Desta forma, a guerra perdeu cada vez mais os seus álibis ideais (e os comportamentos sonhados pelas Convenções de Genebra) e tornou-se cada vez mais intrínseca ao dinheiro; como toda realidade submetida pelo capitalismo, e antes pelo Nomos do Ocidente, à lei da coisa, a guerra tornou-se um produto e os homens e mulheres de armas tornaram-se produtíveis, não apenas em benefício das indústrias e do mercado de armas, mas também das guerras a serem travadas e do saque e dos mortos a serem trocados entre as partes em conflito.

O sistema de dominação e de guerra ao qual, a partir do grande acontecimento político da derrubada do Muro de Berlim, a ordem internacional foi conformada e a própria condição humana na Terra foi escravizada (lembre-se do ministro que durante a Guerra do Golfo explicou na Câmara que já não era mais possível distinguir tempo de guerra de tempo de paz), foi assim institucionalizado e equipado com todas as garantias de não ser questionado e contestado em democracia sobre as guerras individuais a serem travadas.
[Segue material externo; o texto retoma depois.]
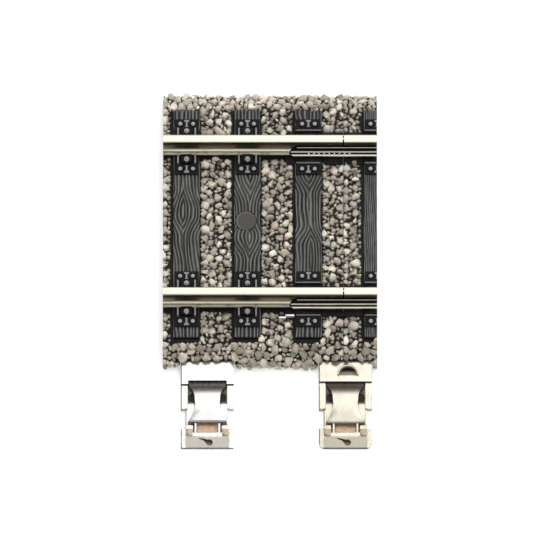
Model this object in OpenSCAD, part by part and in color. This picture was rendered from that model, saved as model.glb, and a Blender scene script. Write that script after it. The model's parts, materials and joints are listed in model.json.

"Paradoxalmente, se hoje queremos lutar pela paz e pelo repúdio ao sistema de guerra, devemos lutar pelo restabelecimento do serviço militar obrigatório, mas de forma a visar a criação de exércitos capazes de defender, de várias formas, não apenas um, mas muitos municípios ativos de que consistem as Pátrias; e estas Forças Armadas podem nem sempre estar armadas, como foi o caso da missão militar italiana que, após a queda de Hoxha, saiu sem armas para ajudar a Albânia e não por acaso foi chamada de “Pelicano”. E com o recrutamento obrigatório poderia até voltar a objeção de consciência que na Itália, único país do mundo, a lei reformada elaborada no Parlamento pelo Grupo Interparlamentar (e interpartidário) pela Paz (GIP) chama, positivamente, "a obediência à consciência".